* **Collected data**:
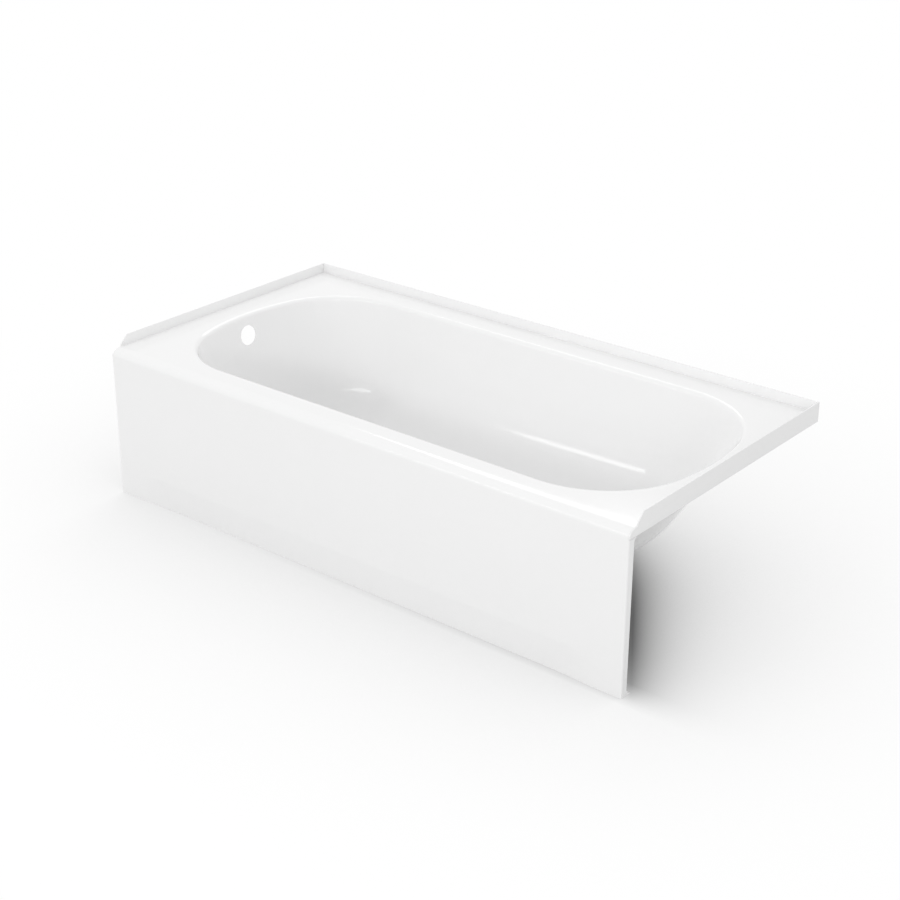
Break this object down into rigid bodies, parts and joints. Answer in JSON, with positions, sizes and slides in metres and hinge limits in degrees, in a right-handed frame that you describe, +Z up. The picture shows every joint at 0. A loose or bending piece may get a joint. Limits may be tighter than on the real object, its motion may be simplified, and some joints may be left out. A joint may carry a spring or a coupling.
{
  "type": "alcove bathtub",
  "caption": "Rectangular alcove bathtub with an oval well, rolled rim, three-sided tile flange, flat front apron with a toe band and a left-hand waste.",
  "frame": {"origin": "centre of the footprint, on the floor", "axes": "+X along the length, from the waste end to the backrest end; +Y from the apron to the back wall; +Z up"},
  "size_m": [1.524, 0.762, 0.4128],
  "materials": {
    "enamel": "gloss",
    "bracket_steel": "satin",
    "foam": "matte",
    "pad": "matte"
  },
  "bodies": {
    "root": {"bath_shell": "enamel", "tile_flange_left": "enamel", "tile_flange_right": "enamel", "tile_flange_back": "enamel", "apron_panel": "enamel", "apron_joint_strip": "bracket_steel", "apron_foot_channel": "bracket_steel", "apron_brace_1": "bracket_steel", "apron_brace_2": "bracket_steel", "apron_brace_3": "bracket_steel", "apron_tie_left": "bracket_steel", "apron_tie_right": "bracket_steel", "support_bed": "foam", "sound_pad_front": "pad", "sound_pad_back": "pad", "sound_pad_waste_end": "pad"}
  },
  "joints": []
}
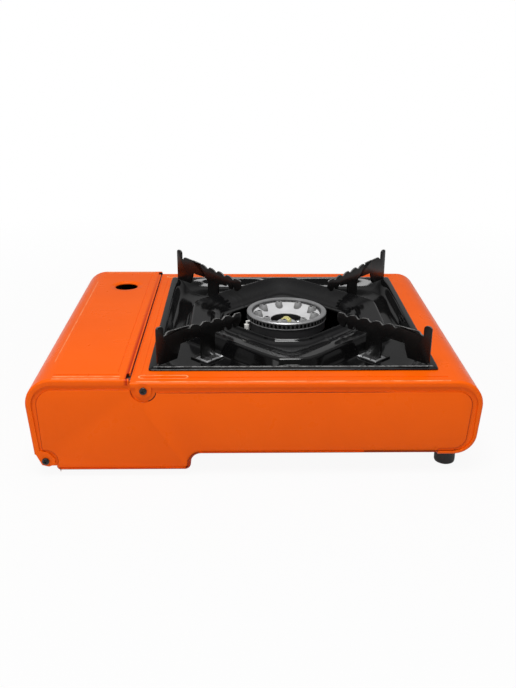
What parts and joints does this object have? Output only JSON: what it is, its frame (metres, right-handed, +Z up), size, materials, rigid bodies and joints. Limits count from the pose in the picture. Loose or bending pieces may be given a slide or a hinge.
--
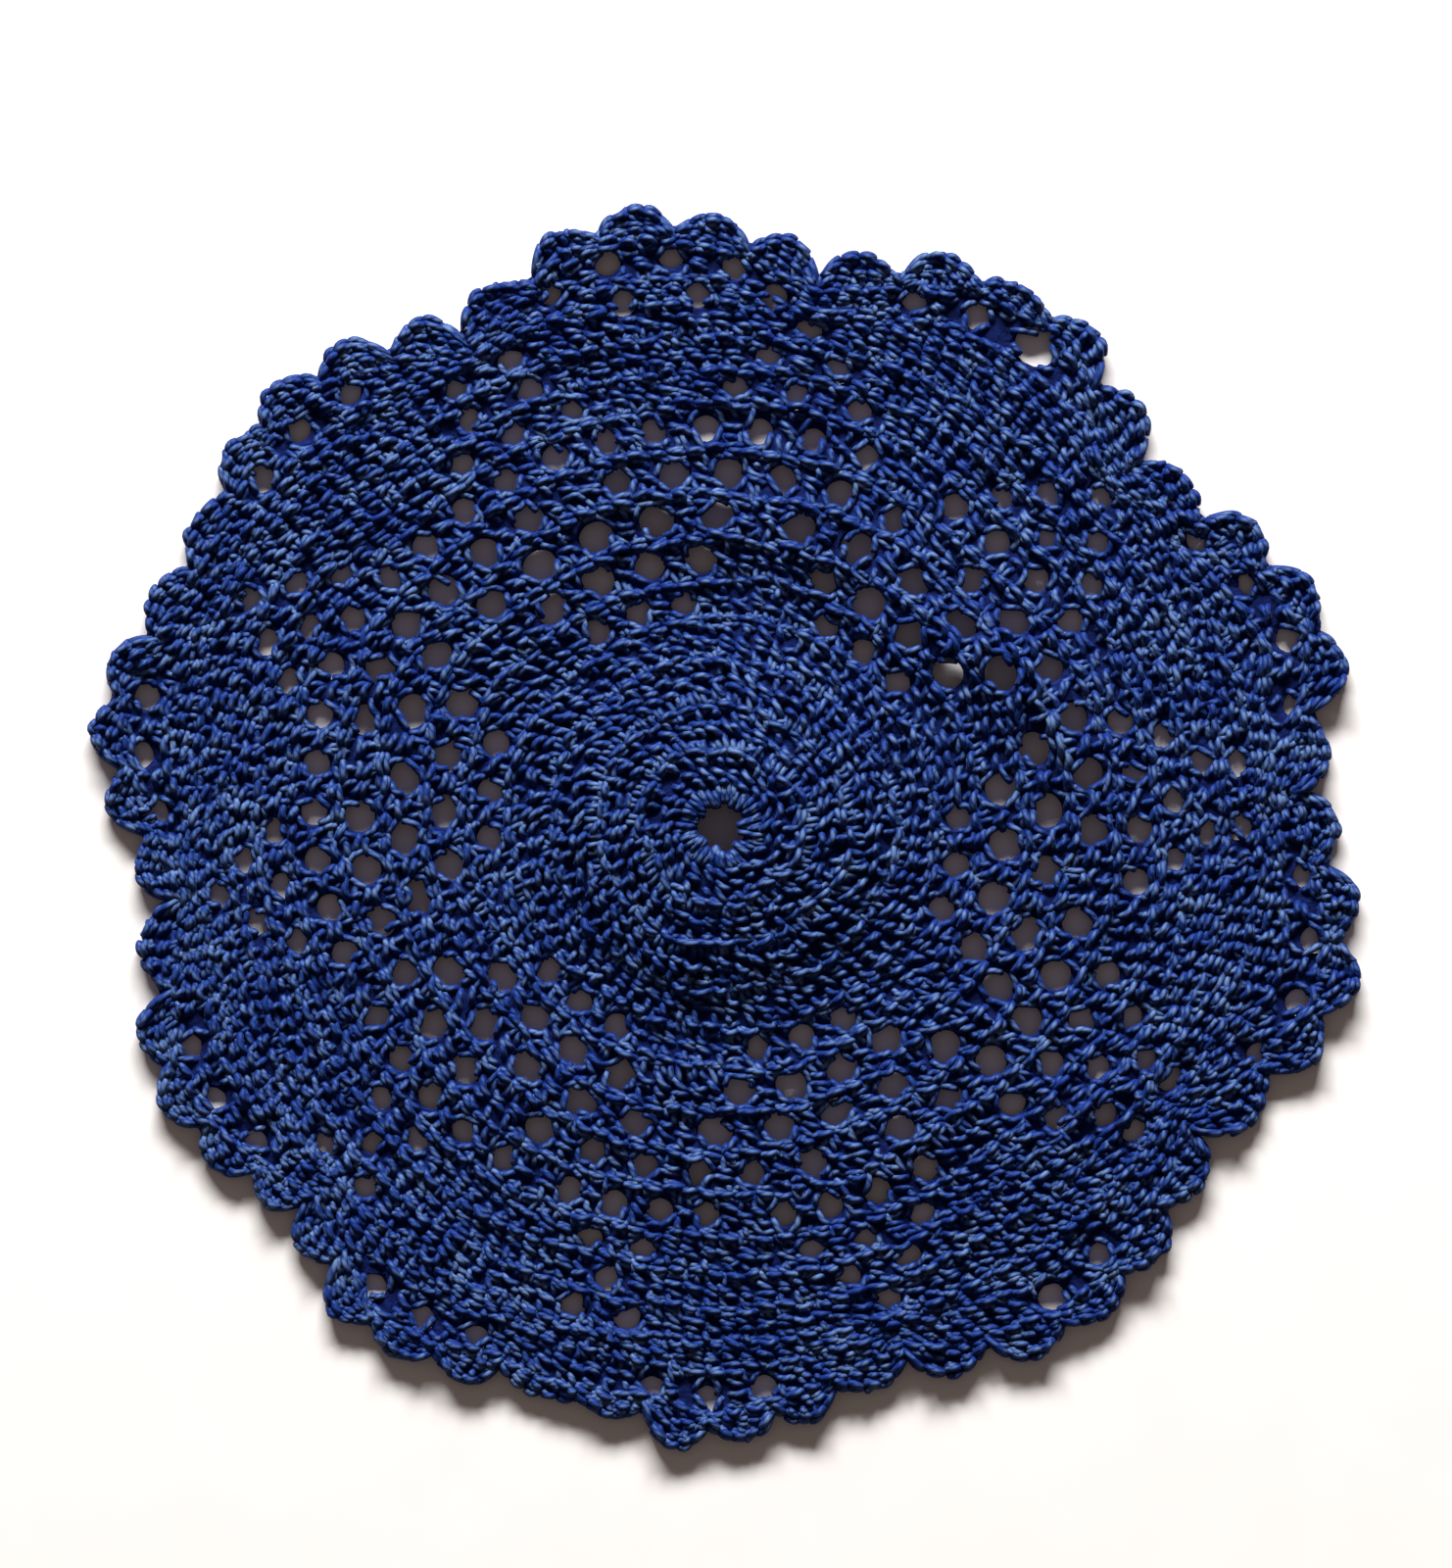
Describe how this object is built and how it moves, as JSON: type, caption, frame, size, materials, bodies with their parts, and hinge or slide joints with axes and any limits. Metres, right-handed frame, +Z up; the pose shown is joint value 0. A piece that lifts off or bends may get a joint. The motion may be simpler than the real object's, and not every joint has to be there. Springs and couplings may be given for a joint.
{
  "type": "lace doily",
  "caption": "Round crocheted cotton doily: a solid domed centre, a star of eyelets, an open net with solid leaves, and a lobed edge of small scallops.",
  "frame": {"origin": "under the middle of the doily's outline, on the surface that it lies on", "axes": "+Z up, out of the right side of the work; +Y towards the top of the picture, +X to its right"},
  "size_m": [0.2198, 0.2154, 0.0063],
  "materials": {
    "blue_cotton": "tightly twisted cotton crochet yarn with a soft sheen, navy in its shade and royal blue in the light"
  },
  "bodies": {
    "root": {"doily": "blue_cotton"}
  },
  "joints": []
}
==
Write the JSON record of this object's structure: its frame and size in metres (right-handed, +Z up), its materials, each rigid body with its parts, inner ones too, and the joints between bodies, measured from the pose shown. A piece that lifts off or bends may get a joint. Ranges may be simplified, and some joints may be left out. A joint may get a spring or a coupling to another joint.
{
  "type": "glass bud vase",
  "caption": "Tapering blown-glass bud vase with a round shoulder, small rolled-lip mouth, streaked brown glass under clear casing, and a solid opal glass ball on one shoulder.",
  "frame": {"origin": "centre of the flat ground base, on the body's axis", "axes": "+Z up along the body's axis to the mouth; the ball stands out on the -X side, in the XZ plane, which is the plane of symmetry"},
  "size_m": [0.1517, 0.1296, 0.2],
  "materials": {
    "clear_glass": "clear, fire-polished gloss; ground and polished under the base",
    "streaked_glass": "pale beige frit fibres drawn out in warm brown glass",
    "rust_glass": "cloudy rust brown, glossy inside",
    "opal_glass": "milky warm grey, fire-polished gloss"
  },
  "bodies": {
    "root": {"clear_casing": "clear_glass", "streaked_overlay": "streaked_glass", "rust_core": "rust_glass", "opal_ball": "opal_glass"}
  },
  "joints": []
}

* **Exercise prompt**: Return each line where "picture" shows up.

* **Complete answer**:
Break this object down into rigid bodies, parts and joints. Answer in JSON, with positions, sizes and slides in metres and hinge limits in degrees, in a right-handed frame that you describe, +Z up. The picture shows every joint at 0. A loose or bending piece may get a joint. Limits may be tighter than on the real object, its motion may be simplified, and some joints may be left out. A joint may carry a spring or a coupling.
What parts and joints does this object have? Output only JSON: what it is, its frame (metres, right-handed, +Z up), size, materials, rigid bodies and joints. Limits count from the pose in the picture. Loose or bending pieces may be given a slide or a hinge.
  "frame": {"origin": "under the middle of the doily's outline, on the surface that it lies on", "axes": "+Z up, out of the right side of the work; +Y towards the top of the picture, +X to its right"},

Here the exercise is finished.